We are to resist evil of course, in ourselves and in others, through God’s power. We are called to recognize evil and to name it and to pray to God that he will take care of it, as the farmer told his servants in the parable that he would take of it. It seems that there is a divine plan, that God does have a system, but in the dim light of human wisdom, in the eyes of human doubt and human pride, it is hard to fathom why God allows the evil one to cast bad seed in his garden. However, in this strange system of divine agriculture, in this field that is so mixed and cluttered with weeds, we might be glad that God waits a while and that he tells his servants to hold back because we can be weeds as well.
We have to face up the presence of the weeds among the wheat in our lives; our own fallenness and mixed motives. As we reflect on our lives past and present, we become aware of the things we have done or failed to do that were more of the devil, or our own selfish instincts, than of God. Knowing that and knowing what God can do with us and for us when we let him, we might be content to have the weeding put off to the end. God is so merciful that he allows evil to exist so that what is good might grow. He allows it exist because sometimes he can turn it into good.
The Parable of the weeds and the wheat is a cause for hope. God will take care of the weeds in God’s own time. In the imagery of the apocalyptic tradition, the parable confronts hearers with the final judgment. A time will come when we will all be called to account.
In light of this, the present is not a time for anxious and fearful paralysis, but a time of boldness and risk, of discovering what is really valuable, of a persistence in pursuit of the reign of God.
There is a saving truth, a healing truth, to be found in that mixed up field, in the love of Christ, who gave himself over to death so that we might live. Before receiving communion, we recite the words of the Agnus Dei, “Lamb of God, who takes away the sins of the world” – Jesus came to remove the weeds – but we still live with the now and the not yet. We still have to live with the consequences of sinful actions – our own and those of others. In his letter to the Romans, Paul declares that those in whom the spirit of God dwells are in tune with the pain of creation.

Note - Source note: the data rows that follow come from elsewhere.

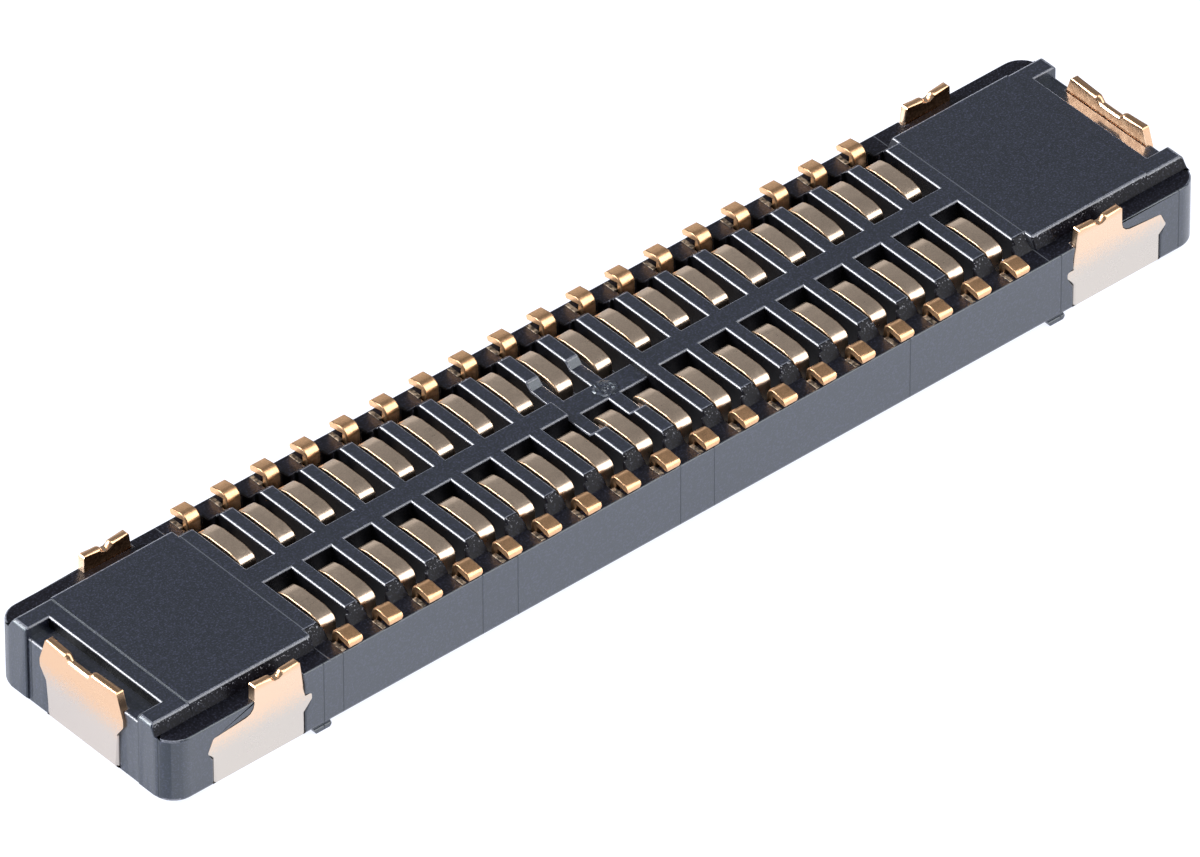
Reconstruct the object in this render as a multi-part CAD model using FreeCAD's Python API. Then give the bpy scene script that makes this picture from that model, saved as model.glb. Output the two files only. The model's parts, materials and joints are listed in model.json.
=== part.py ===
"""Board to board connector: a fine-pitch surface-mount receptacle, shown solder side up.

One moulded housing carries two rows of formed contacts and, at each end, one formed
hold-down. Millimetres. X runs along the rows, Y across them, Z up. The receptacle lies on
its mating side, so the solder tails are on top. The origin is under the middle of the part.
"""
import FreeCAD, Part
import math
import os

os.makedirs("parts", exist_ok=True)
V = FreeCAD.Vector

# Contact rows
pitch = 0.35
contacts_per_row = 18
metal = 0.055                # strip of the contacts
plate = 0.06                 # sheet of the hold-downs
bend_chords = 3              # a bend of a contact is drawn in this many chords
outline_chords = 3           # a round corner of a stamped or moulded outline

# Housing body
body_width = 1.83
end_block = 1.63             # last contact to the end face
corner_radius = 0.18
rim_chamfer = 0.025          # lower edge of the end faces and corners
stand_off = 0.04             # height of the four pips under the rim
wall_height = 0.535          # mating rim to ledge
top_rise = 0.095             # ledge to the flat top
floor_thickness = 0.23
outer_skin = 0.115           # plastic outside the contact's outer leg
wall_core = 0.10             # plastic between the contact's two legs
leg_proud = 0.015            # inner leg in front of the cavity wall

# Flat top: ribs, spine and end pads
spine_width = 0.188
slot_width = 0.2375
slot_end_gap = 0.03          # bar's outer end to the slot's end
pocket_width = 0.185
pocket_shift = -0.008        # pocket off the middle of the slot
pocket_corner = 0.03         # cut across the pocket's outer corners
pocket_gap = 0.017           # outer leg to the pocket's end
rib_end = 0.6475             # where the rib top ends, from the middle
rib_bevel = 0.095
pad_half_width = 0.7175
pad_bevel = 0.045
pad_margin = 0.238           # last contact to the pad
pad_step = 0.012             # the outer strip of the pad lies this much lower
pad_step_inset = 0.335       # end face to that step
pad_end_edge = 0.02          # bevel along the top of the end face

# End notch and end panel round each hold-down
notch_half_width = 0.5775
notch_depth = 0.205
panel_recess = 0.02

# Gate recess in the flat top
gate_first_slot = 8
gate_last_slot = 10
gate_depth = 0.05
gate_half_width = 0.30
gate_ramp = 0.05

# Mating cavity and island
island_half_width = 0.2
island_margin = 0.275        # last contact to the island's end
island_recess = 0.08         # rim to the island's face
cavity_end_wall = 0.392      # end face to the cavity

# Pips under the rim
pip_length = 0.147
pip_width = 0.115
pip_margin = 0.305           # last contact to the pip's middle
pip_round = 0.03

# Contact
contact_shift = -0.024       # contacts sit this much off the middle of their slots
tail_width = 0.12
tail_rise = 0.007            # tail top at its bend above the flat top
tail_droop = 0.025           # and how far it falls to its end
tail_reach = 0.012           # tail end past the wall's face
tail_bend = 0.07             # bend radii are those of the outside of the bend
bar_width = 0.14
bar_drop = 0.007             # bar's crown below the flat top
bar_bend = 0.06
bar_slope_drop = 0.016
bar_slope_run = 0.07
spine_gap = 0.086            # spine to the spring arm
hairpin_lift = 0.01          # hairpin above the mating rim
arm_knee_height = 0.30       # all arm heights are above the mating rim
arm_bump_height = 0.13
arm_bump_reach = 0.115
arm_tip_height = 0.05
arm_tip_reach = 0.045
hairpin_corner = 0.055

# Hold-down
tab_rise = 0.035             # tab tops above the flat top
saddle_drop = 0.045
frame_width = 0.16
lip_height = 0.20
side_lip_length = 0.50
end_lip_length = 0.80
leg_foot = 0.025             # bevel along the foot of each leg
tab_round = 0.02
saddle_top = 0.076           # opening of the saddle between two tabs
saddle_slope = 0.02

# Side leg of a hold-down: distances along it from its middle, heights above the rim
side_leg_inset = 0.775       # end face to the middle of the side legs
side_base = 0.398            # half the leg's width at the rim
side_neck = 0.04             # its end-side edge at the tabs
side_top = 0.355             # its contact-side edge at the tabs
side_shoulder = 0.415        # height of the wide foot
shoulder_rise = 0.027        # more at the tabs
shoulder_round = 0.08
lobe_reach = 0.052           # past the base, on the end side
lobe_height = 0.305
lobe_foot = 0.235
lobe_round = 0.04
barb_reach = 0.058           # past the base, on the contact side
barb_high = 0.345
barb_low = 0.295
barb_foot = 0.205
barb_round = 0.02
flank_height = 0.445

# End leg of a hold-down: distances across the part from its middle
end_base = 0.3675
end_top = 0.37
end_bulge = 0.066            # reach of the bulges past the base
bulge_high = 0.465
bulge_low = 0.405
bulge_foot = 0.31
bulge_round = 0.05
short_tab = 0.21
long_tab = 0.27
end_saddle_slope = 0.04

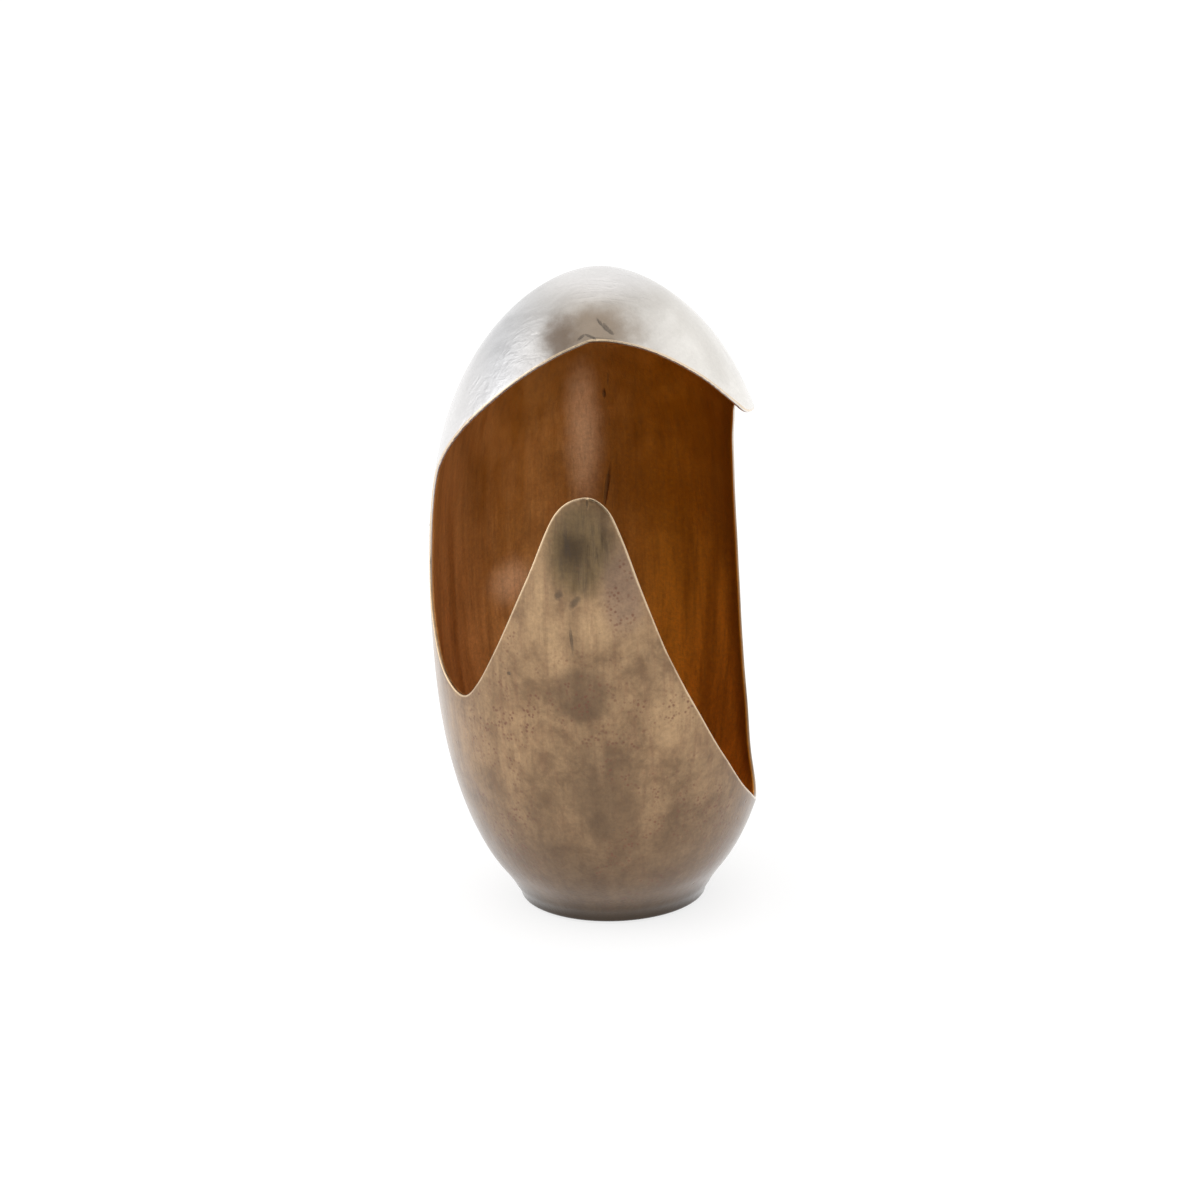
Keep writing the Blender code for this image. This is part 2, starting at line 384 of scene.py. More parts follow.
def crown_normals(points):
    """Outward directions of the drawn crown, and how far each point lies within the crown's middle.
    The columns run together there, too close for the mesh's own normals."""
    out = np.maximum(np.hypot(points[:, 0], points[:, 1]), 1e-9)
    share = np.clip(out / BELLY_RADIUS, 0.0, 0.9)
    power, root = CROWN_POWERS[1], 1 / CROWN_POWERS[0]
    fall = (HEIGHT - BELLY_HEIGHT) / BELLY_RADIUS * root * power
    fall = fall * (1 - share**power) ** (root - 1) * share ** (power - 1)
    normals = np.column_stack([points[:, :2] * (fall / out)[:, None], np.ones(len(points))])
    normals /= np.linalg.norm(normals, axis=1)[:, None]
    within = smooth_step(CROWN_PATCH, CROWN_PATCH / 2, out) * (points[:, 2] > CROWN_LOW)
    return normals, within[:, None]


def even_crown(shell):
    """Sets the inner skin of the crown's middle one wall's thickness under the outer skin."""
    points = points_of(shell)
    outer, inner = np.split(points, 2)
    normals, within = crown_normals(outer)
    inner = inner * (1 - within) + (outer - WALL * normals) * within
    put_points(shell, np.vstack([outer, inner]))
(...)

The suffering of believers is seen as part of the suffering of the whole creation until it is perfected in Christ.
As we await the final perfection, the duty remains to bring about God’s kingdom on earth in as far as we can.
The question is: Is the world a better place because we are part of it?
Our presence within the community needs to make a difference.
The presence of Christ within us makes a fundamental difference.
Most of all, Christ teaches us to do good instead of evil:
- to bless instead of curse
- to praise instead of criticize
- to help instead of turn a blind eye
- to love instead of hate
- to forgive instead of resent
- to tell truth instead of lies.
May we be wheat, not weeds, and may we have the patience to endure the failings of others.
I’ll conclude with a prayer by St John of the Cross:
O blessed Jesus, give me stillness of soul in Thee.
Let Thy mighty calmness reign in me;
Rule me O King of gentleness, King of peace.
Give me control, great power of self-control,
Control over my words, thoughts and actions.
From all irritability, want of meekness, want of gentleness,
dear Lord, deliver me.
By Thine own deep patience, give me patience.
Make me in this and all things more and more like Thee.